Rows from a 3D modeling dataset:

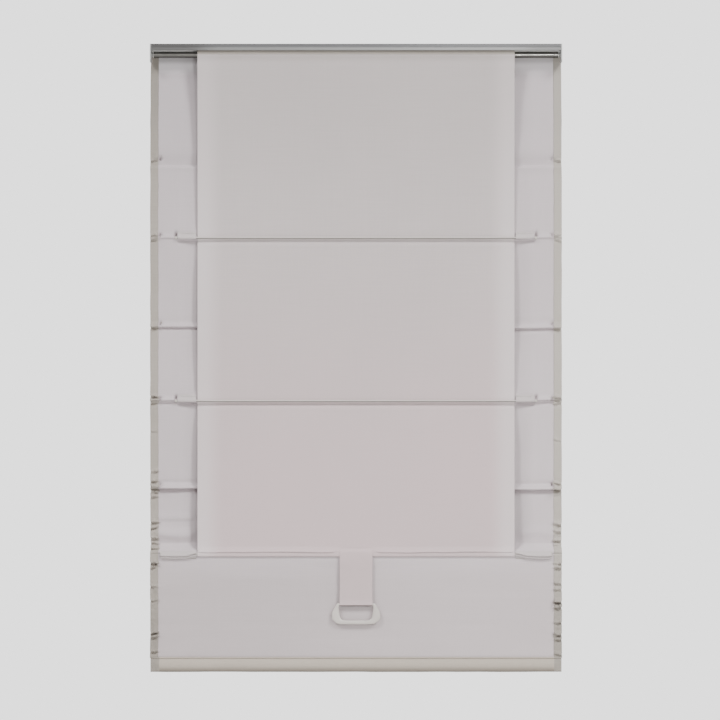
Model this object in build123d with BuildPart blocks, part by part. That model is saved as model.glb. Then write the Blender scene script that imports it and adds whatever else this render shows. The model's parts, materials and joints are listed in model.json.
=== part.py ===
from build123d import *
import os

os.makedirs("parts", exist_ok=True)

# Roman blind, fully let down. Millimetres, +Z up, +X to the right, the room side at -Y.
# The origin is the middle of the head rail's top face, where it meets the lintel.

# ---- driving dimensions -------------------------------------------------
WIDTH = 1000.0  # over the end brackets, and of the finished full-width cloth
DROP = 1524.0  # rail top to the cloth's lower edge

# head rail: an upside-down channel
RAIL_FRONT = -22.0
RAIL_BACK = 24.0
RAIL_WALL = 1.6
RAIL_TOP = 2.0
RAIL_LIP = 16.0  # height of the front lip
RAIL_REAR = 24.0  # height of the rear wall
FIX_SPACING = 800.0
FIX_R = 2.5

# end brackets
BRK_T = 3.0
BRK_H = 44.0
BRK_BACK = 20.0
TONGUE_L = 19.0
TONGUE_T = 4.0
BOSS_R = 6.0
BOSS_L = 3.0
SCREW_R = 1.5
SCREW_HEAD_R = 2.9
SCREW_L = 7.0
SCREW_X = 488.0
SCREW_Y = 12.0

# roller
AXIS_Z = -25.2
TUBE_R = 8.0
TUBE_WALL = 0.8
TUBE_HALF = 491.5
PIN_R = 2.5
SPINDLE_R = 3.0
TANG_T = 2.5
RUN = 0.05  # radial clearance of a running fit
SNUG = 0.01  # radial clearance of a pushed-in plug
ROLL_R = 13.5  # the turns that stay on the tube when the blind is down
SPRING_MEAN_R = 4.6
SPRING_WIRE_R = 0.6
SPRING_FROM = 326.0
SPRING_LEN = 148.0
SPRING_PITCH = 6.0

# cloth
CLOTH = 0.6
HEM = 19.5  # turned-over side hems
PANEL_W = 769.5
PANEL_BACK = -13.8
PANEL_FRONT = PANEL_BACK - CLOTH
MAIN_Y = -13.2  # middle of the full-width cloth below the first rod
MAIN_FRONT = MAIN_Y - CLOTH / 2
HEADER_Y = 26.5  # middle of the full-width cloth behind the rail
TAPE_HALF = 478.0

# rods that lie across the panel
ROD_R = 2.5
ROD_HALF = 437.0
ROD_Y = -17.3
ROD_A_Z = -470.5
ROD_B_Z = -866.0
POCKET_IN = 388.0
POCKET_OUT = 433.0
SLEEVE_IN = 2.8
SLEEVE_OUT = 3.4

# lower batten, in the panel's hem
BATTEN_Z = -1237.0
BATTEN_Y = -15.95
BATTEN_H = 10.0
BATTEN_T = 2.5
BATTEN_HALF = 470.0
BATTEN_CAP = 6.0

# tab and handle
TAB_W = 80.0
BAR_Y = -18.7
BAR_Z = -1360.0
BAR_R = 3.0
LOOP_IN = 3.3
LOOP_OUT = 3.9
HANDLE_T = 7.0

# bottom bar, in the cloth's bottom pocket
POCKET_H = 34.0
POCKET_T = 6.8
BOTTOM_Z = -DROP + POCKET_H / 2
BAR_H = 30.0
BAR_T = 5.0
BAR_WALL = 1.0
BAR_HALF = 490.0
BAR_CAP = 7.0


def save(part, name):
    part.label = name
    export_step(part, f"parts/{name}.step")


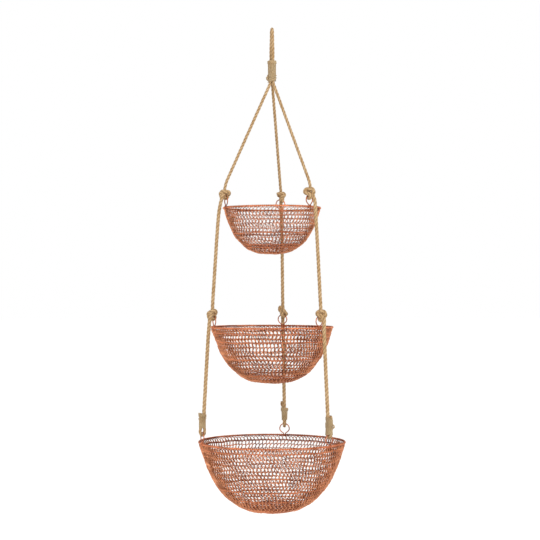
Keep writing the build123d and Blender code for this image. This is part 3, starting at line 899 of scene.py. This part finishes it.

— EXERCISE INSTRUCTIONS —
Send back each record exactly as it stands.

— TASK ANSWER —
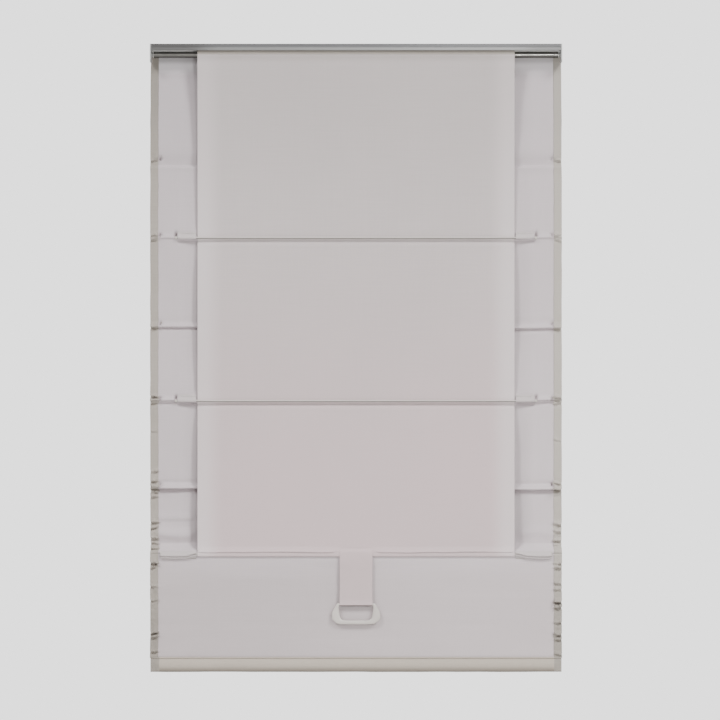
Model this object in build123d with BuildPart blocks, part by part. That model is saved as model.glb. Then write the Blender scene script that imports it and adds whatever else this render shows. The model's parts, materials and joints are listed in model.json.
=== part.py ===
from build123d import *
import os

os.makedirs("parts", exist_ok=True)

# Roman blind, fully let down. Millimetres, +Z up, +X to the right, the room side at -Y.
# The origin is the middle of the head rail's top face, where it meets the lintel.

# ---- driving dimensions -------------------------------------------------
WIDTH = 1000.0  # over the end brackets, and of the finished full-width cloth
DROP = 1524.0  # rail top to the cloth's lower edge

# head rail: an upside-down channel
RAIL_FRONT = -22.0
RAIL_BACK = 24.0
RAIL_WALL = 1.6
RAIL_TOP = 2.0
RAIL_LIP = 16.0  # height of the front lip
RAIL_REAR = 24.0  # height of the rear wall
FIX_SPACING = 800.0
FIX_R = 2.5

# end brackets
BRK_T = 3.0
BRK_H = 44.0
BRK_BACK = 20.0
TONGUE_L = 19.0
TONGUE_T = 4.0
BOSS_R = 6.0
BOSS_L = 3.0
SCREW_R = 1.5
SCREW_HEAD_R = 2.9
SCREW_L = 7.0
SCREW_X = 488.0
SCREW_Y = 12.0

# roller
AXIS_Z = -25.2
TUBE_R = 8.0
TUBE_WALL = 0.8
TUBE_HALF = 491.5
PIN_R = 2.5
SPINDLE_R = 3.0
TANG_T = 2.5
RUN = 0.05  # radial clearance of a running fit
SNUG = 0.01  # radial clearance of a pushed-in plug
ROLL_R = 13.5  # the turns that stay on the tube when the blind is down
SPRING_MEAN_R = 4.6
SPRING_WIRE_R = 0.6
SPRING_FROM = 326.0
SPRING_LEN = 148.0
SPRING_PITCH = 6.0

# cloth
CLOTH = 0.6
HEM = 19.5  # turned-over side hems
PANEL_W = 769.5
PANEL_BACK = -13.8
PANEL_FRONT = PANEL_BACK - CLOTH
MAIN_Y = -13.2  # middle of the full-width cloth below the first rod
MAIN_FRONT = MAIN_Y - CLOTH / 2
HEADER_Y = 26.5  # middle of the full-width cloth behind the rail
TAPE_HALF = 478.0

# rods that lie across the panel
ROD_R = 2.5
ROD_HALF = 437.0
ROD_Y = -17.3
ROD_A_Z = -470.5
ROD_B_Z = -866.0
POCKET_IN = 388.0
POCKET_OUT = 433.0
SLEEVE_IN = 2.8
SLEEVE_OUT = 3.4

# lower batten, in the panel's hem
BATTEN_Z = -1237.0
BATTEN_Y = -15.95
BATTEN_H = 10.0
BATTEN_T = 2.5
BATTEN_HALF = 470.0
BATTEN_CAP = 6.0

# tab and handle
TAB_W = 80.0
BAR_Y = -18.7
BAR_Z = -1360.0
BAR_R = 3.0
LOOP_IN = 3.3
LOOP_OUT = 3.9
HANDLE_T = 7.0

# bottom bar, in the cloth's bottom pocket
POCKET_H = 34.0
POCKET_T = 6.8
BOTTOM_Z = -DROP + POCKET_H / 2
BAR_H = 30.0
BAR_T = 5.0
BAR_WALL = 1.0
BAR_HALF = 490.0
BAR_CAP = 7.0


def save(part, name):
    part.label = name
    export_step(part, f"parts/{name}.step")


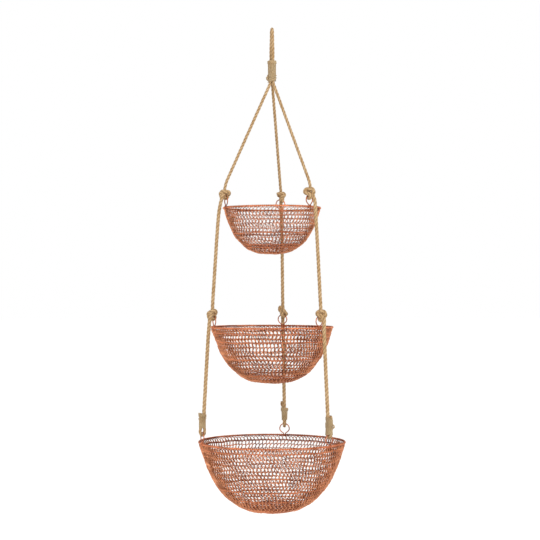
Keep writing the build123d and Blender code for this image. This is part 3, starting at line 899 of scene.py. This part finishes it.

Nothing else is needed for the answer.